Why things went differently in Europe is due to GDPR. The company may have anticipated that it could be more difficult here. According to Schmalzried, European users would have been the only ones given the option to object to the use of their posts. However, even the option to object was not sufficient for the EU, according to data protection experts. The Hamburg data protection authority stated: “In the case of genuinely private posts that were only shared in small groups, such use for a different purpose would only be possible with the appropriate consent.”

In other words, Meta would have needed the expressed consent of users instead of just giving them the opportunity to object. The German Federation of Consumer Organizations (vzbv) also criticised the fact that the objection was too complicated and that users had to justify it.
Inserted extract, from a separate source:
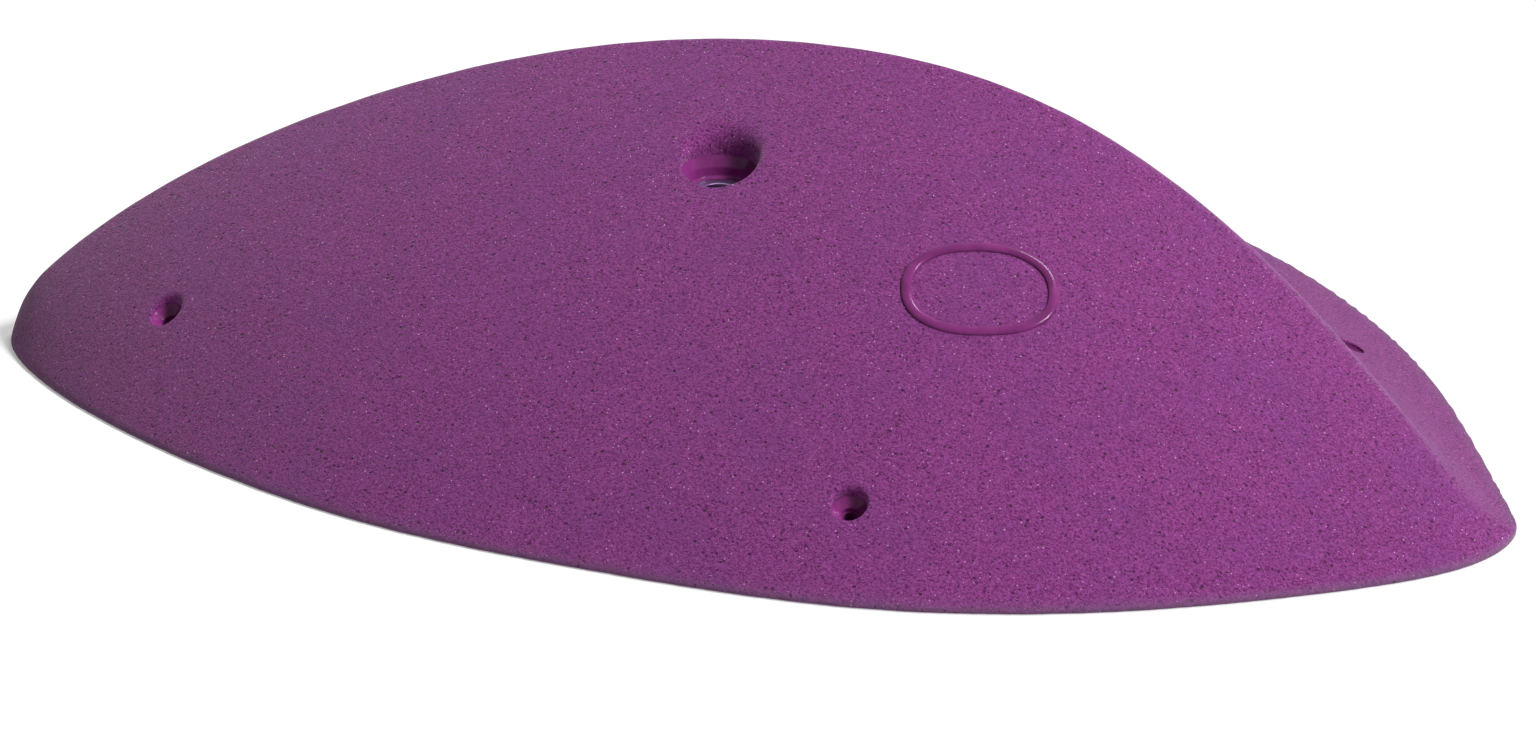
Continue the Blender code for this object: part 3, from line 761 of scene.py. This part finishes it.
def foamCastPolyurethane():
    f = foamGrain
    material, tree = newMaterial("foam_cast_polyurethane")
    spot = addNode(tree, "TexCoord")["Object"]
    cells = addNode(tree, "TexVoronoi", {"Scale": cellScale(f["grainSize"]), "Vector": spot})["Color"]
    cellTone = addNode(tree, "SeparateColor", {"Color": cells})[0]
    fine = addNode(tree, "TexNoise", {"Scale": noiseScale(f["fineSize"]), "Detail": 2.0, "Roughness": 0.6,
                                      "Vector": spot})
    cloud = addNode(tree, "TexNoise", {"Scale": noiseScale(f["cloudSize"]), "Detail": 3.0, "Roughness": 0.6,
                                       "Vector": spot})["Fac"]
    cloud = addNode(tree, "MapRange", {"Value": cloud, "From Min": f["cloudRange"][0],
                                       "From Max": f["cloudRange"][1]})[0]
    grain = addNode(tree, "Math", {"operation": "ADD", 0: fine["Fac"], 1: f["grainShift"]})[0]
    grain = addNode(tree, "Math", {"operation": "MULTIPLY_ADD", 0: cellTone, 1: f["cellShare"], 2: grain})[0]
    # a spot's outline is made ragged by pushing its place about by up to half of the raggedness
    ragged = addNode(tree, "VectorMath", {"operation": "MULTIPLY_ADD", 0: fine["Color"],
                                          1: (f["raggedness"] * mm,) * 3, 2: spot})[0]
    pits = scatteredSpots(tree, ragged, f["burstCells"])
    smallPits = scatteredSpots(tree, ragged, f["smallPits"])
    glints = scatteredSpots(tree, ragged, f["glints"])
    dust = addNode(tree, "Attribute", {"attribute_name": "edgeDust"})["Fac"]
    # the crest line's pale colour is partly rubbed wear and partly a painted highlight
    rubAndHighlight = addNode(tree, "Attribute", {"attribute_name": "crestRubAndHighlight"})["Fac"]
    body = twoTones(tree, grain, f["grainRange"], f["deep"], f["pale"])
    for marks, share, colour in (
            (cloud, f["cloudShare"], f["cloud"]), (smallPits, f["smallPitShare"], f["pitPaintedShade"]),
            (pits, f["burstShare"], f["pitPaintedShade"]), (glints, f["glintShare"], f["paintedGlintTone"]),
            (dust, f["dustShare"], f["dust"]), (rubAndHighlight, f["rubAndHighlightShare"], f["rubAndHighlightTone"])):
        share = addNode(tree, "Math", {"operation": "MULTIPLY", 0: marks, 1: share})[0]
        body = addNode(tree, "Mix", {"data_type": "RGBA", 0: share, 6: body, 7: colour})[2]
    layers = [(grain, f["grainRise"]), (pits, f["burstRise"]), (smallPits, f["smallPitRise"]),
              (glints, f["glintRise"])]
    normal = raisedSurface(tree, f["bump"], layers)
    roughness = addNode(tree, "Math", {"operation": "MULTIPLY_ADD", 0: glints, 1: f["glintGloss"],
                                       2: f["roughness"]})[0]
    shader = addNode(tree, "BsdfPrincipled", {
        "IOR": 1.5, "Specular IOR Level": f["specular"], "Sheen Weight": f["sheen"], "Sheen Roughness": 0.5,
        "Sheen Tint": f["sheenTint"], "Base Color": body, "Roughness": roughness, "Normal": normal})[0]
    addNode(tree, "OutputMaterial", {"Surface": shader})
    return material


# The same polyurethane where it was cast against turned plugs or a laid wax cord: smooth, with a soft gloss
plugWall = {"colour": "#943886", "shade": "#822e76", "leastRoughness": 0.11, "roughSpread": 0.12, "specular": 0.15,
            "streakSize": 5, "streakRange": (0.4, 0.6), "fineSize": 0.7, "fineRise": 0.05, "bump": 0.5}


def plugCastPolyurethane():
    p = plugWall
    material, tree = newMaterial("plug_cast_polyurethane")
    spot = addNode(tree, "TexCoord")["Object"]
    streak = addNode(tree, "TexNoise", {"Scale": noiseScale(p["streakSize"]), "Detail": 4.0, "Vector": spot})["Fac"]
    fine = addNode(tree, "TexNoise", {"Scale": noiseScale(p["fineSize"]), "Detail": 2.0, "Vector": spot})["Fac"]
    body = twoTones(tree, streak, p["streakRange"], p["shade"], p["colour"])
    normal = raisedSurface(tree, p["bump"], [(fine, p["fineRise"])])
    roughness = addNode(tree, "Math", {"operation": "MULTIPLY_ADD", 0: fine, 1: p["roughSpread"],
                                       2: p["leastRoughness"]})[0]
    shader = addNode(tree, "BsdfPrincipled", {"IOR": 1.5, "Specular IOR Level": p["specular"], "Base Color": body,
                                              "Roughness": roughness, "Normal": normal})[0]
    addNode(tree, "OutputMaterial", {"Surface": shader})
    return material


# The rim of the back, ground flat on a belt: straight fine scratches and a paler, dusty tone
groundRim = {"colour": "#8a4a86", "scratch": "#a574a2", "scratchWidth": 0.5, "scratchLength": 30,
             "scratchTurn": 12, "scratchRange": (0.45, 0.7), "scratchRise": 0.1, "bump": 0.4,
             "roughness": 0.7, "specular": 0.3}


def groundPolyurethane():
    g = groundRim
    material, tree = newMaterial("belt_ground_polyurethane")
    spot = addNode(tree, "TexCoord")["Object"]
    stretched = addNode(tree, "Mapping", {
        "Rotation": (0, 0, math.radians(g["scratchTurn"])),
        "Scale": (g["scratchWidth"] / g["scratchLength"], 1, 1), "Vector": spot})[0]
    lines = addNode(tree, "TexNoise", {"Scale": noiseScale(g["scratchWidth"]), "Detail": 2.0,
                                       "Vector": stretched})["Fac"]
    body = twoTones(tree, lines, g["scratchRange"], g["colour"], g["scratch"])
    normal = raisedSurface(tree, g["bump"], [(lines, g["scratchRise"])])
    shader = addNode(tree, "BsdfPrincipled", {"IOR": 1.5, "Roughness": g["roughness"], "Base Color": body,
                                              "Specular IOR Level": g["specular"], "Normal": normal})[0]
    addNode(tree, "OutputMaterial", {"Surface": shader})
    return material


# The hollow, cast against a silicone core: semi-matt, with slow flow marks and small round air bubbles, sunk by the
# bump and painted dark as painted shade
coreWall = {"colour": "#853a80", "flow": "#75326f", "bubblePaintedShade": "#4a1f47", "flowSize": 40,
            "flowRange": (0.4, 0.6), "flowRise": 0.6, "bubbleSpacing": 7, "bubbleRadius": 0.8,
            "bubbleOutside": 1.1, "bubbleInside": 0.7, "bubbleShare": 0.5, "bubbleRise": -0.4, "bump": 0.6,
            "roughness": 0.5, "specular": 0.4}


def coreCastPolyurethane():
    c = coreWall
    material, tree = newMaterial("core_cast_polyurethane")
    spot = addNode(tree, "TexCoord")["Object"]
    flow = addNode(tree, "TexNoise", {"Scale": noiseScale(c["flowSize"]), "Detail": 2.0, "Distortion": 1.5,
                                      "Vector": spot})["Fac"]
    cells = addNode(tree, "TexVoronoi", {"Scale": cellScale(c["bubbleSpacing"]), "Vector": spot})["Distance"]
    size = c["bubbleRadius"] / c["bubbleSpacing"]
    bubbles = addNode(tree, "MapRange", {"Value": cells, "From Min": c["bubbleOutside"] * size,
                                         "From Max": c["bubbleInside"] * size})[0]
    body = twoTones(tree, flow, c["flowRange"], c["flow"], c["colour"])
    share = addNode(tree, "Math", {"operation": "MULTIPLY", 0: bubbles, 1: c["bubbleShare"]})[0]
    body = addNode(tree, "Mix", {"data_type": "RGBA", 0: share, 6: body, 7: c["bubblePaintedShade"]})[2]
    normal = raisedSurface(tree, c["bump"], [(flow, c["flowRise"]), (bubbles, c["bubbleRise"])])
    shader = addNode(tree, "BsdfPrincipled", {"IOR": 1.5, "Roughness": c["roughness"], "Base Color": body,
                                              "Specular IOR Level": c["specular"], "Normal": normal})[0]
    addNode(tree, "OutputMaterial", {"Surface": shader})
    return material


# Zinc-plated mild steel, stamped: a bluish-grey bright metal with fine turned marks and a thin film of mould release;
# the lilac of its colour and the purple of the film are partly a painted reflection of the purple recess walls
zincWasher = {"colour": "#a593b8", "stainAndReflection": "#77558a", "leastRoughness": 0.26, "roughSpread": 0.25,
              "ringPitch": 0.35, "ringRise": 0.02, "stainAndReflectionSize": 3, "stainAndReflectionRange": (0.45, 0.7), "bump": 0.3}


def zincPlatedSteel():
    z = zincWasher
    material, tree = newMaterial("zinc_plated_steel")
    spot = addNode(tree, "TexCoord")["Object"]
    centred = addNode(tree, "Mapping", {"Location": (-boltRecess["place"][0], -boltRecess["place"][1], 0),
                                        "Vector": spot})[0]
    # a wave pattern goes through 20 radians in each unit of its scale
    rings = addNode(tree, "TexWave", {"wave_type": "RINGS", "rings_direction": "Z", "Distortion": 1.2, "Detail": 2.0,
                                      "Scale": fullTurn / (20 * z["ringPitch"] * mm), "Vector": centred})["Fac"]
    stainAndReflection = addNode(tree, "TexNoise", {"Scale": noiseScale(z["stainAndReflectionSize"]), "Detail": 3.0, "Vector": spot})["Fac"]
    body = twoTones(tree, stainAndReflection, z["stainAndReflectionRange"], z["colour"], z["stainAndReflection"])
    normal = raisedSurface(tree, z["bump"], [(rings, z["ringRise"])])
    roughness = addNode(tree, "Math", {"operation": "MULTIPLY_ADD", 0: stainAndReflection, 1: z["roughSpread"],
                                       2: z["leastRoughness"]})[0]
    shader = addNode(tree, "BsdfPrincipled", {"Metallic": 1.0, "Base Color": body, "Roughness": roughness,
                                              "Normal": normal})[0]
    addNode(tree, "OutputMaterial", {"Surface": shader})
    return material


def setMaterials(piece, materials, areas=None):
    piece.data.materials.clear()
    for material in materials:
        piece.data.materials.append(material)
    if areas is None:
        areas = np.zeros(len(piece.data.polygons), int)
    piece.data.polygons.foreach_set("material_index", areas.astype(np.int32))
    piece.data.update()


plugCast = plugCastPolyurethane()
setMaterials(casting, [foamCastPolyurethane(), plugCast, groundPolyurethane(), coreCastPolyurethane()], areas)
setMaterials(bead, [plugCast])
setMaterials(washer, [zincPlatedSteel()])
print("materials set")


def seenByEye(tree):
    # 1 for what the eye sees directly, in a reflection or through glass, and 0 for what only lights the object
    rays = addNode(tree, "LightPath")
    seen = addNode(tree, "Math", {"operation": "MAXIMUM", 0: rays["Is Camera Ray"], 1: rays["Is Glossy Ray"]})[0]
    return addNode(tree, "Math", {"operation": "MAXIMUM", 0: seen, 1: rays["Is Transmission Ray"]})[0]


def makeStudio():
    # white all round to the eye and in reflections, with a weak even light of its own
    world = bpy.data.worlds.new("studio")
    bpy.context.scene.world = world
    world.use_nodes = True
    tree = world.node_tree
    tree.nodes.clear()
    strength = addNode(tree, "MapRange", {"Value": seenByEye(tree), "To Min": ambientLight, "To Max": 1.0})[0]
    sky = addNode(tree, "Background", {"Strength": strength})[0]
    addNode(tree, "OutputWorld", {"Surface": sky})


def makeFloor():
    # a white sheet; the eye sees it lifted to plain white, less the object's shadow
    half, level = whiteFloor["half"], whiteFloor["level"]
    corners = [(-half, -half, level), (half, -half, level), (half, half, level), (-half, half, level)]
    mesh = bpy.data.meshes.new("floor")
    mesh.from_pydata(corners, [], [(0, 1, 2, 3)])
    item = bpy.data.objects.new("floor", mesh)
    bpy.context.scene.collection.objects.link(item)
    material, tree = newMaterial("white_paper")
    paper = addNode(tree, "BsdfDiffuse", {"Color": whiteFloor["colour"]})[0]
    strength = addNode(tree, "Math", {"operation": "MULTIPLY", 0: seenByEye(tree), 1: whiteFloor["lift"]})[0]
    lift = addNode(tree, "Emission", {"Strength": strength})[0]
    both = addNode(tree, "AddShader", {0: paper, 1: lift})[0]
    addNode(tree, "OutputMaterial", {"Surface": both})
    mesh.materials.append(material)


makeStudio()
makeFloor()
In the case of public posts, European data protection experts are still examining whether Meta also requires the active consent of users.

Meta, on the other hand, is convinced that it has a “legitimate interest” in training the AI models and is therefore allowed to use the data accordingly, putting it on the right side of GDPR.

Is Meta AI still coming to Europe?

As long as the data protection concerns have not been resolved, Meta AI is still unlikely to be launched in Europe. According to expert Schmalzried, this is not an isolated case: “Claude, for example, in my opinion the best chatbot in the world, was not available in Europe for a long time. The same with Google Gemini.”

The problem is that good AI has not yet been built in Europe, he says. For Schmalzried, this raises the question of whether international companies will actually continue to accept the regulations in Europe and adapt their AI software to them with delays. Or whether they will no longer offer their tools in Europe because it is no longer worth it. Schmalzried says: “I wouldn’t worry about this at the moment, but in the long term we should at least think about this scenario.”